In the ocean, the loss of sharks to
overfishing in the North Atlantic resulted in a jump in the population
of cow-nosed rays, which feed on shellfish and caused a collapse of the
bay scallop fishery in the Northeast.
And the hunting of sea otters decimated
coastal ecosystems when kelp-grazing sea urchins, which the otters eat,
multiplied and destroyed kelp forests. Those forests act as a kind of
nursery for many ocean fish and other species harvested by people.

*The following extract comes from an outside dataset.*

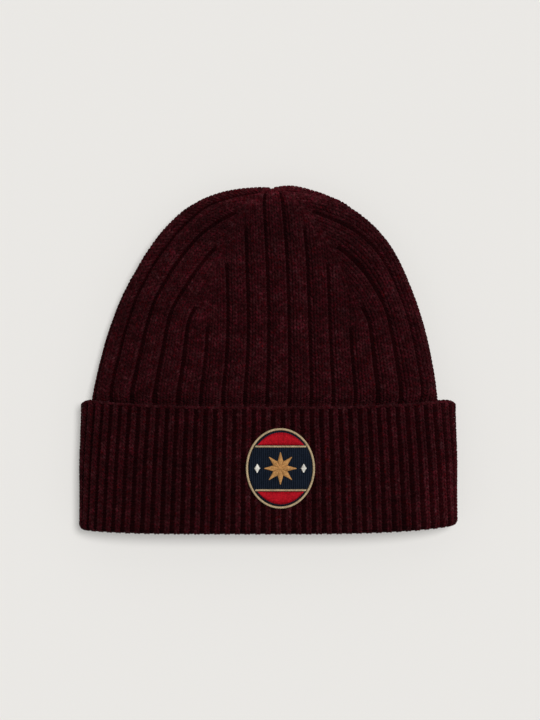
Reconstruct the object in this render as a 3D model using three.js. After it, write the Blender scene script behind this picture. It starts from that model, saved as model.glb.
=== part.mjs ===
import * as THREE from 'three';

// A rib-knit beanie with a turned-up cuff and an oval badge, lying on its back on a table.
// Millimetres. X runs across the hat, Y from the folded edge of the cuff to the crown top and
// Z up from the table; the front of the hat faces up. Lengths along Y start at the folded edge.

const WALL = 3.6;              // one layer of the rib knit
const JOIN_GAP = 0.5;          // left between two pieces that meet

// Crown outline: (x / halfWidth)^across + ((y - start) / (top - start))^along = 1
const CROWN = { halfWidth: 103.7, start: 40, top: 201.2, across: 2.67, along: 1.85,
                fold: 12.5, crest: 30, floor: 0 };
const CAVITY = { halfWidth: 100.05, start: 40, top: 195.6, across: 2.67, along: 1.85,
                 fold: 12.8, crest: 26.2, floor: 4 };
const CROWN_BASE = 81.2;       // where the crown comes out of the cuff
const CROWN_HEM = 70.4;        // lower end of the crown, behind the cuff
const UNDERSIDE_FLAT = 0.35;   // part of the outline function that lies flat on the table
const LEAN_AT_BASE = -1.6;     // sideways shift of the crown where it meets the cuff
const LEAN_PER_LENGTH = 0.033;
const HEM_RAISE = 4.6;         // the back of the crown climbs over the back of the cuff
const HEM_TUCK = 0.03;         // share of its width that the crown loses inside the cuff
const TOP_HUMP = { height: 1.1, x: 12, spread: 9, from: 188, to: 200 };

// Crown ribs: four gores of eight ribs, narrowed by the darts between them
const GORES = 4;
const RIBS_PER_GORE = 8;
const TURN = 7.5;              // the hat is turned this far round its own axis
const TURN_FADE = 1.9;         // power of the rise by which that turn is lost
const GORE_NARROWING = [
  { rise: 0.00, halfRibs: 4.00, ribWidth: 12.85 },
  { rise: 0.16, halfRibs: 4.00, ribWidth: 12.20 },
  { rise: 0.35, halfRibs: 4.00, ribWidth: 11.80 },
  { rise: 0.65, halfRibs: 3.00, ribWidth: 11.75 },
  { rise: 0.86, halfRibs: 1.88, ribWidth: 11.30 },
  { rise: 0.95, halfRibs: 1.00, ribWidth: 10.80 },
  { rise: 0.985, halfRibs: 0.65, ribWidth: 8.50 },
  { rise: 1.00, halfRibs: 0.50, ribWidth: 0.00 },
];
const CROWN_GROOVE = { depth: 1.7, bottom: 0.06, shoulder: 0.17 };  // widths in ribs
const GROOVE_STOP = 0.49;      // a groove ends this many ribs from the dart
const GROOVE_FADE = 0.07;      // over this much of the rise
const APEX_DIMPLE = 1.6;
const CROWN_RISES = [0, 0.12, 0.24, 0.35, 0.45, 0.55, 0.65, 0.74, 0.82, 0.88, 0.93, 0.965, 0.988];
const HEM_ROWS = [CROWN_HEM, 76];
const CAVITY_RISES = [0.05, 0.2, 0.4, 0.58, 0.72, 0.84, 0.92, 0.97];
const CAVITY_COLUMNS = [-0.875, -0.625, -0.375, -0.125, 0.125, 0.375, 0.625, 0.875];

// Cuff: a band turned up on itself, two layers round a folded lower edge
const CUFF = { halfWidth: 110.5, across: 2.67, fold: 14, crest: 34, floor: 0 };
const CUFF_NARROWER_AT_TOP = 1.1;
const CUFF_RIBS = 84;
const CUFF_GROOVE = { depth: 1.4, halfWidth: 0.24 };   // half width in ribs
const CUFF_ROWS = [11, 18, 30, 46, 58, 66];
const LAYER_GAP = 0.5;
const CUFF_TOP = { middle: 74.6, ends: 77.7 };
const CUFF_BOTTOM_RISE = { height: 3, from: -8, reach: 108, power: 2.5 };
const INNER_LAYER_TOP = CROWN_HEM - JOIN_GAP;

// Badge
const BADGE = { x: 7.2, y: 38.2, halfWidth: 20, halfHeight: 23.3 };
const BADGE_DENT = 0.9;        // the badge presses the ribs of the cuff down
const BADGE_UNDERSIDE = CUFF.crest - BADGE_DENT + 0.5;
const GROUND_THICKNESS = 0.9;
const BORDER = { width: 1.4, height: 1.7 };
const STITCHING_THICKNESS = 0.5;
const PIECE_GAP = 0.3;
const BELT_HALF_HEIGHT = 12.6;
const BELT_LINE_WIDTH = 1;
const STAR = { points: 8, reach: 9.6, waist: 4.4, height: 0.9 };
const DIAMOND = { x: 13.4, halfWidth: 1.7, halfHeight: 2.6 };
const OVAL_STEPS = 48;

const lerp = (a, b, t) => a + (b - a) * t;
const clamp = (value, low = 0, high = 1) => Math.min(high, Math.max(low, value));
const smooth = (from, to, value) => {
  const t = clamp((value - from) / (to - from));
  return t * t * (3 - 2 * t);
};

// Reads one column of a table at a value of another, in which its rows go upwards
function interpolate(table, from, value, column) {
  if (value <= table[0][from]) return table[0][column];
  for (let i = 1; i < table.length; i++) {
    if (value <= table[i][from]) {
      const t = (value - table[i - 1][from]) / (table[i][from] - table[i - 1][from]);
      return lerp(table[i - 1][column], table[i][column], t);
    }
  }
  return table[table.length - 1][column];
}

const halfRibsAt = (rise) => interpolate(GORE_NARROWING, 'rise', rise, 'halfRibs');
const ribWidthAt = (rise) => interpolate(GORE_NARROWING, 'rise', rise, 'ribWidth');

// A point at a fraction of the length of an open line of points
function alongLine(line, fraction) {
  const lengths = [0];
  for (let i = 1; i < line.length; i++) lengths.push(lengths[i - 1] + line[i].distanceTo(line[i - 1]));
  const target = clamp(fraction) * lengths[lengths.length - 1];
  let i = 1;
  while (i < line.length - 1 && lengths[i] < target) i++;
  const t = (target - lengths[i - 1]) / (lengths[i] - lengths[i - 1] || 1);
  return line[i - 1].clone().lerp(line[i], t);
}

// ---- Crown -------------------------------------------------------------------------------

// Value of the outline function: 0 in the middle of the hat, 1 on its outline
function outlineValue(shape, x, y) {
  const across = Math.abs(x / shape.halfWidth) ** shape.across;
  if (shape.top === undefined) return across;
  return across + clamp((y - shape.start) / (shape.top - shape.start)) ** shape.along;
}

function upperHeight(shape, value) {
  return shape.fold + (shape.crest - shape.fold) * Math.sqrt(1 - clamp(value) ** 2);
}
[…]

“We were very surprised to see the extent
of the effects of predators,” Ripple said. “It is just astounding to see
how these predators in very diverse types of ecosystems are so
important to the functioning of nature.”
The research is likely to be controversial
when applied to predators such as wolves. Wolves have only recently
returned to parts of northeast Oregon after an absence of many decades,
which has sparked a sharp debate between ranchers, who see wolves as a
threat to their herds, and environmentalists, who see them as a natural
part of the ecosystem.
Ripple said he understands the threat
wolves pose for ranchers and hunters and acknowledges there are areas
where reintroduction of top predators is not practical or feasible.
“Change is difficult, and some of these
predators are difficult to live with,” Ripple said. “What I’m suggesting
is we at least consider that predators have an important role in
ecology. It’s more than their charismatic return to the landscape. Once
that becomes part of the discussion, then it becomes more of a balanced
discussion for the management of top predators.”